[Given exercise]:
Locate all lines in the data below that hold "from" and show them.

[Collected material]:
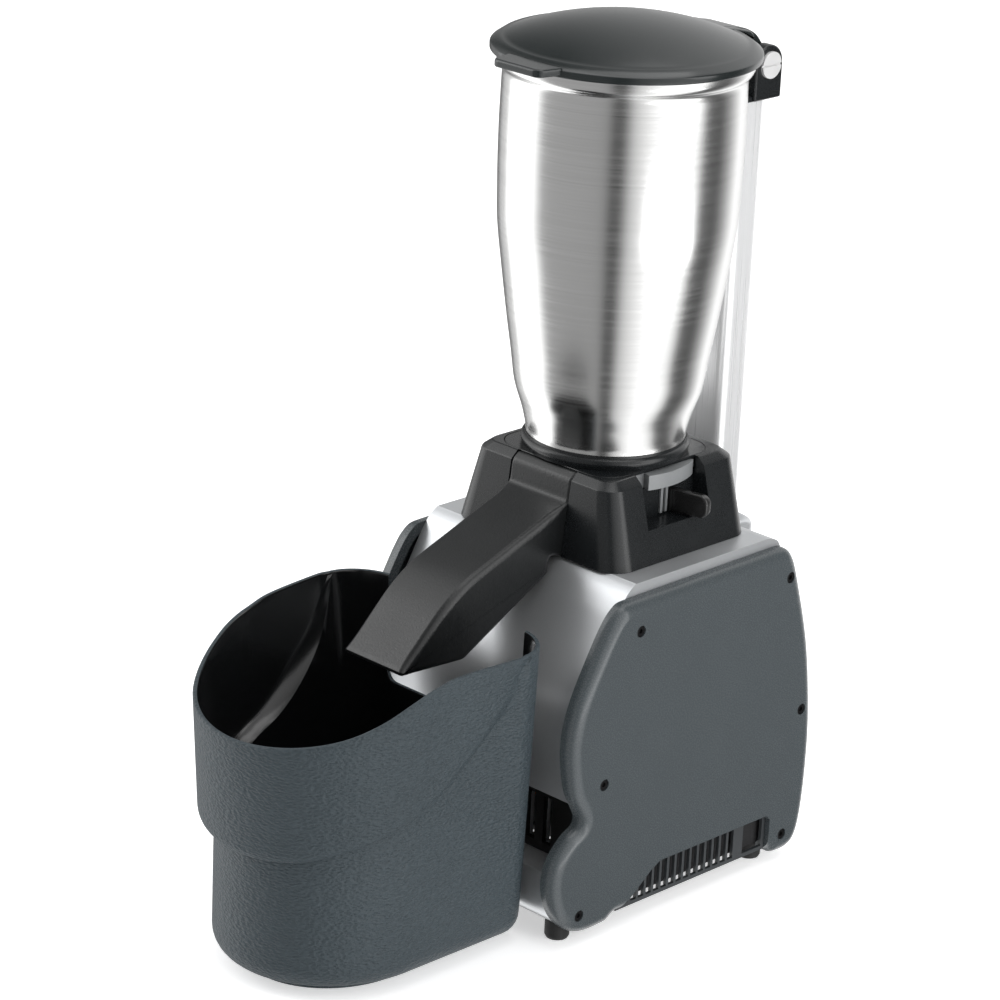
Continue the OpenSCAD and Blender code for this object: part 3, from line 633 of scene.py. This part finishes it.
# ---- Crushing head ----
# A black moulded housing, tapered, with a broad chamfer round its top. A plate is let into the top,
# a window in the right flank shows the fineness ring, and the spout's root fills a slot in front.
head_top = 236.0
chamber_r = 40.3
ring_seat_r = 43.7
levels = [(191.2, 60.3, -53, 54, 14), (212, 54.9, -50.5, 52.2, 12), (231.4, 49.75, -48.06, 50.55, 10),
          (232.2, 49.3, -47.6, 50.2, 9.9), (235.5, 45.4, -43.9, 46.4, 8.1),
          (head_top, 44.6, -43.1, 45.6, 7.9)]
housing = stack("head_shell", levels, crease_angle=60)
plate_seat = stack("plate_seat", [(z, 42.3, -42.3, 42.3, 15.3) for z in (head_top - 1.6, head_top + 2)])
cutters = [
    rod("chamber", chamber_r, 195, 238, (0, 0), 2, 96),
    rod("ring_seat", ring_seat_r, 225.5, 234.45, (0, 0), 2, 96),
    plate_seat,
    box("window", 42, 66, -24, 24, 208.5, 240),
    box("spout_slot", -21.85, 21.85, -70, -33, 190, 240),
]
arc_pocket = np.vstack([arc((0, 0), 48.9, -50, 38, 40), arc((0, 0), 42, 38, -50, 40)])
cutters.append(slab("arc_pocket", arc_pocket, 225.7, 234.4, axis=2))
carve(housing, cutters, edge=0.5, edge_angle=35, crease_angle=40)
head_black = moulded("fine_black", (0.009, 0.0105, 0.0115), 0.28, 1500.0, 0.00002, Specular_IOR_Level=0.42)
dress(housing, "frame", [head_black], ["crusher_housing"])

plate_plan = rounded_plan(42, -42, 42, 15)
top_plate = slab("top_plate", plate_plan, head_top - 1.6, head_top, high_edge=(0.5, 0.5), axis=2, steps=4)
carve(top_plate, [rod("plate_hole", 38.6, 230, 240, (0, 0), 2, 96)])
dress(top_plate, "frame", [head_black], ["housing_plate"])

# ---- Spout ----
# A black duct moulded in one with its root, which plugs into the head. Its long edges are rounded,
# it falls and then steepens, and its mouth opens straight down over the bin.
spout_half = 21.6
duct_top = through([(-49.3, 220.3), (-64.5, 214.6), (-80, 208.9), (-96, 202.9), (-112, 197), (-122, 192.6),
                    (-131.5, 186.7), (-140, 179.8), (-153, 167.4), (-166, 155)], 6)
duct = np.vstack([[(-35, 234.2), (-42, 234.2), (-43.2, 236), (-47.9, 232)], duct_top,
                  [(-164, 152.4), (-142, 151.2), (-120, 150), (-100, 161), (-80, 172.1), (-60, 183.2),
                   (-60, 191.3), (-35, 191.3)]])
duct = even(duct, 1.5, 1)
round_edge = 0.9 + 3.6 * np.clip((-50 - duct[:, 0]) / 10, 0, 1)
long_edge = (round_edge, 3.8)
spout = slab("spout_shell", duct, -spout_half, spout_half, long_edge, long_edge, crease_angle=36)
bore_top = through([(-50, 216), (-80, 205.4), (-111, 194), (-138, 177.4), (-160, 156.5)], 8)
bore = np.vstack([[(-30, 222)], bore_top,
                  [(-161, 146), (-121, 146), (-119.5, 153.4), (-60, 186.7), (-52, 195), (-30, 195)]])
spout_wall = 2.4
cutters = [slab("bore", bore, -spout_half + spout_wall, spout_half - spout_wall),
           rod("ring_room", ring_seat_r, 225.7, 240, (0, 0), 2, 96),
           rod("chamber", chamber_r, 180, 240, (0, 0), 2, 96)]
carve(spout, cutters, edge=0.3, edge_angle=60, crease_angle=36)
spout_black = moulded("grained_black", (0.009, 0.01, 0.0105), 0.32, 900.0, 0.00009, Specular_IOR_Level=0.42)
dress(spout, "frame", [spout_black], ["spout"])


# ---- Hopper and its collar ----
# The hopper is spun from brushed stainless sheet with a stepped rim. It is locked in a black
# collar that stands on the head.
def turned(name, profile, count=160, crease_angle=32):
    """A profile of (radius, z) points turned about the hopper's axis."""
    a = np.linspace(0, 2 * math.pi, count, endpoint=False)
    r, z = np.asarray(profile, float).T
    height = np.broadcast_to(z[:, None], (len(r), count))
    grid = np.stack([r[:, None] * np.cos(a), r[:, None] * np.sin(a), height], -1)
    return skin(name, grid, wrap_i=True, ends=False, crease_angle=crease_angle)


belly = through([(42.6, 238.6), (42.6, 244), (43.0, 248), (45.3, 257), (49.7, 271), (52.3, 288), (55.5, 308),
                 (59.1, 333), (62.2, 357), (63.1, 378), (63.5, 396), (63.5, 415), (63.1, 437)], 8)
lip = through([(63.1, 437), (63.6, 439), (65.4, 441), (66.3, 443), (66.5, 445.5), (66.4, 449)], 5)[1:]
outside = np.vstack([belly, lip])
rim_round = arc((65.8, 449.4), 0.6, 0, 180, 7)
hopper_wall = 1.2
hopper = turned("hopper_cup", np.vstack([outside, rim_round, (outside - (hopper_wall, 0))[::-1]]), 200)
steel = Finish("brushed_stainless", (0.72, 0.72, 0.715), 0.24, 1.0)
fine_lines = steel.noise(1.0, 4.0, steel.stretched((14, 14, 2600)))
broad_lines = steel.noise(1.0, 3.0, steel.stretched((5, 5, 420)))
steel.relief(fine_lines * 0.6 + broad_lines * 0.4, 0.000014)
steel.feed("Roughness", fine_lines * 0.16 + broad_lines * 0.08 + 0.1)
steel.tint((0.6, 0.6, 0.595), (0.84, 0.84, 0.835), fine_lines * 0.6 + broad_lines * 0.4)
dress(hopper, "frame", [steel], ["hopper"])

collar_out = np.vstack([[(38, 236), (43.8, 236)], arc((41.9, 239.5), 2.9, -40, 70, 12), [(42.9, 243.6)]])
collar = turned("collar_ring", np.vstack([collar_out, [(42.7, 243.4), (42.7, 238.4), (38, 238.4)]]))
dress(collar, "frame", [head_black], ["hopper_collar"])

# ---- Lid ----
# A shallow satin dome with a thumb tab in front and an arm that drops to the hinge.
# It swings up and back with its knuckle.
lid_black = moulded("satin_lid", (0.013, 0.0165, 0.0168), 0.2, 900.0, 0.000004, Specular_IOR_Level=0.45)
lid_top = 466.5
dome_radius = 170
dome = arc((0, lid_top - dome_radius), dome_radius, 90 - 22.0, 90, 26)
lid_profile = np.vstack([[(0.05, lid_top - 1.8), (62.4, 450.4), (67.4, 450.4), (67.4, 447.6)],
                         arc((69.0, 448.4), 1.0, -90, 0, 6), arc((68.6, 450.2), 1.4, 0, 62, 6),
                         dome[:1] + (1.6, 0.05), dome])
lid_profile[-1] = (0.05, lid_top)
lid_dome = turned("lid_dome", lid_profile, 200, crease_angle=40)
tab_plan = np.array([(-19, -66), (-16.5, -79), (-14, -81.2), (14, -81.2), (16.5, -79), (19, -66)], float)
tab_plan = even(tab_plan, 0.8, 3)
tab = slab("lid_tab", tab_plan, 448.6, 452.8, (0.8, 0.8), (1.4, 1.4), axis=2, steps=5)
carve(tab, [rod("rim_room", 67.5, 440, 450.3, (0, 0), 2, 96)])
arm_side = np.vstack([through([(58, 455.6), (68, 453.8), (78, 451.6), (86, 447.6), (91.4, 441.8)], 8),
                      [(91.5, 438), (76, 438.5), (72, 447.5), (67.8, 447.5), (67.8, 450.5), (58, 450.5)]])
arm_side = even(arm_side, 0.8, 1)
arm = slab("lid_arm", arm_side, -13, 13, (1.2, 1.2), (1.2, 1.2), steps=5)
hinge_at = (90, 432)
pin_bore = 3.06
knuckle_room = rod("knuckle_room", 9.35, -14, 14, hinge_at, 0)
carve(arm, [knuckle_room])
ear_side = np.array([(58, 450.5), (58, 455.4), (68, 453.6), (76, 451.6), (78.6, 449.6), (79, 446.6),
                     (70, 446.6), (69.8, 450.5)], float)
ear_side = even(ear_side, 0.6, 1)
ears = slab("lid_ears", ear_side, -18, 18, (1.4, 2.4), (1.4, 2.4), steps=6)
for piece in (lid_dome, tab, arm, ears):
    dress(piece, "lid", [lid_black])
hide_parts("lid")

# ---- Hinge ----
# A black block plugs into the top of the column and carries two round cheeks. A slotted steel pin
# goes through them and through the lid's knuckle.
cheek = np.vstack([arc(hinge_at, 10.5, 0, 180, 30), [(79.5, 413.2), (100.5, 413.2)]])
cheek = even(cheek, 0.9, 1)
hinge = slab("hinge_cheeks", cheek, -20, 20, (1.3, 1.3), (1.3, 1.3), steps=5)
carve(hinge, [box("knuckle_gap", -13.4, 13.4, 78, 102, 420.5, 450),
              rod("pin_hole", pin_bore, -21, 21, hinge_at, 0)], edge=0.3, edge_angle=50)
plug = stack("hinge_plug", [(398.4, 14.4, 74.6, 88.4, 3), (413.1, 14.4, 74.6, 88.4, 3),
                            (413.2, 18.3, 70.7, 92.3, 5), (415.6, 18.3, 70.7, 92.3, 5),
                            (416.2, 17.7, 71.3, 91.7, 5)])
carve(plug, [box("switch_room", -7, 7, 75, 88, 390, 412.2)])
for piece in (hinge, plug):
    dress(piece, "frame", [head_black])
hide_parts("hinge_block")
knuckle = slab("lid_barrel", arc(hinge_at, 9.3, 0, 360, 61)[:-1], -13, 13, (0.8, 0.8), (0.8, 0.8), steps=4)
magnet_bore = 2.6
magnet_at = (84, 429)
carve(knuckle, [rod("pin_hole", pin_bore, -14, 14, hinge_at, 0),
                rod("magnet_hole", magnet_bore, -4, 4, magnet_at, 0)])
dress(knuckle, "lid", [head_black], ["lid_knuckle"])

# ---- Fineness lever ----
# A glossy black blade with a round end, screwed to the ring behind the window.
blade = np.vstack([[(41, 209.5)], arc((62, 214.0), 4.5, -90, 0, 10), arc((62, 217.5), 4.5, 0, 90, 10),
                   [(41, 222)]])
blade = even(blade, 0.5, 2)
lever_angle = math.radians(10)
lever = slab("lever_blade", blade, -2.3, 2.3, (1.1, 1.1), (1.1, 1.1), axis=1, steps=6)
lever.data.transform(Matrix.Translation((0, axis_y, 0)) @ Matrix.Rotation(lever_angle, 4, "Z")
                     @ Matrix.Translation((0, -axis_y, 0)))
gloss_black = moulded("gloss_black", (0.012, 0.012, 0.012), 0.24, 500.0, 0.00001, Specular_IOR_Level=0.6)
dress(lever, "adjuster", [gloss_black], ["adjuster_lever"])

# ---- Parts kept as drawn ----
# The column, screws, grilles, feet, ring, switch and everything inside keep their own faces
# and take a finish each.
ring_grey = moulded("ring_grey", (0.2, 0.208, 0.213), 0.4, 1200.0, 0.00006)
grille_grey = moulded("grille_charcoal", (0.035, 0.039, 0.042), 0.42, 1400.0, 0.00005)
recess_black = moulded("recess_black", (0.004, 0.004, 0.004), 0.6, 900.0, 0.00005)
foot_rubber = moulded("foot_rubber", (0.012, 0.012, 0.012), 0.7, 900.0, 0.0001)
cream = moulded("cream_plastic", (0.5, 0.47, 0.38), 0.45, 900.0, 0.00004)
rocker_green = moulded("rocker_green", (0.008, 0.09, 0.03), 0.22, 500.0, 0.00001)
label_grey = moulded("blank_label", (0.55, 0.56, 0.57), 0.35, 1200.0, 0.00001)

column_satin = Finish("satin_column", (0.82, 0.825, 0.83), 0.3, 0.45)
drawn_lines = column_satin.noise(1.0, 3.0, column_satin.stretched((1400, 1400, 9)))
column_satin.relief(drawn_lines, 0.000006)
column_satin.feed("Roughness", drawn_lines * 0.2 + 0.2)
column_satin.tint((0.76, 0.765, 0.77), (0.88, 0.885, 0.89), drawn_lines)

black_screw = Finish("black_screw", (0.02, 0.02, 0.021), 0.32, 0.8)
black_screw.relief(black_screw.noise(900.0), 0.00005)
black_screw.feed("Roughness", black_screw.noise(300.0) * 0.3 + 0.2)
plain_steel = Finish("plain_steel", (0.6, 0.6, 0.6), 0.28, 1.0)
plain_steel.relief(plain_steel.noise(1200.0, 2.0), 0.00002)
plain_steel.feed("Roughness", plain_steel.noise(200.0) * 0.25 + 0.16)
pin_steel = Finish("turned_pin", (0.8, 0.8, 0.8), 0.42, 0.55)
pin_steel.relief(pin_steel.noise(900.0, 2.0), 0.00002)
pin_steel.feed("Roughness", pin_steel.noise(200.0) * 0.2 + 0.32)
cast_alloy = Finish("cast_alloy", (0.42, 0.43, 0.44), 0.5, 0.9)
cast_alloy.relief(cast_alloy.noise(700.0, 3.0), 0.0002)
cast_alloy.feed("Roughness", cast_alloy.noise(80.0) * 0.3 + 0.35)
core_steel = Finish("varnished_core", (0.12, 0.12, 0.13), 0.45, 0.7)
core_steel.relief(core_steel.noise(1.0, 1.0, core_steel.stretched((10, 10, 2000))), 0.0001)
copper = Finish("enamelled_copper", (0.55, 0.22, 0.08), 0.32, 0.9)
copper.relief(copper.noise(1.0, 2.0, copper.stretched((900, 900, 120))), 0.0003)

finish_of = {
    "column": column_satin, "adjuster_ring": ring_grey, "recess_panel": recess_black, "feet": foot_rubber,
    "terminal_block": cream, "capacitor": cream, "rocker": rocker_green, "rating_plate": label_grey,
    "upper_bracket": cast_alloy, "lower_bracket": cast_alloy, "stator": core_steel, "motor_rotor": core_steel,
    "windings": copper, "right_cover_screws": black_screw, "left_cover_screws": black_screw,
    "right_grille": grille_grey, "left_grille": grille_grey, "base_plate": grille_grey,
    "shaft_seal": foot_rubber, "cable_gland": head_black, "switch_body": head_black,
    "cooling_fan": head_black,
    "interlock_switch": cream, "hinge_pin": pin_steel,
}
for name, node in nodes.items():
    if not node.hide_render:
        node.data.materials.clear()
        node.data.materials.append(finish_of.get(name, plain_steel).material)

[Answer for the task]:
Continue the OpenSCAD and Blender code for this object: part 3, from line 633 of scene.py. This part finishes it.
# The hopper is spun from brushed stainless sheet with a stepped rim. It is locked in a black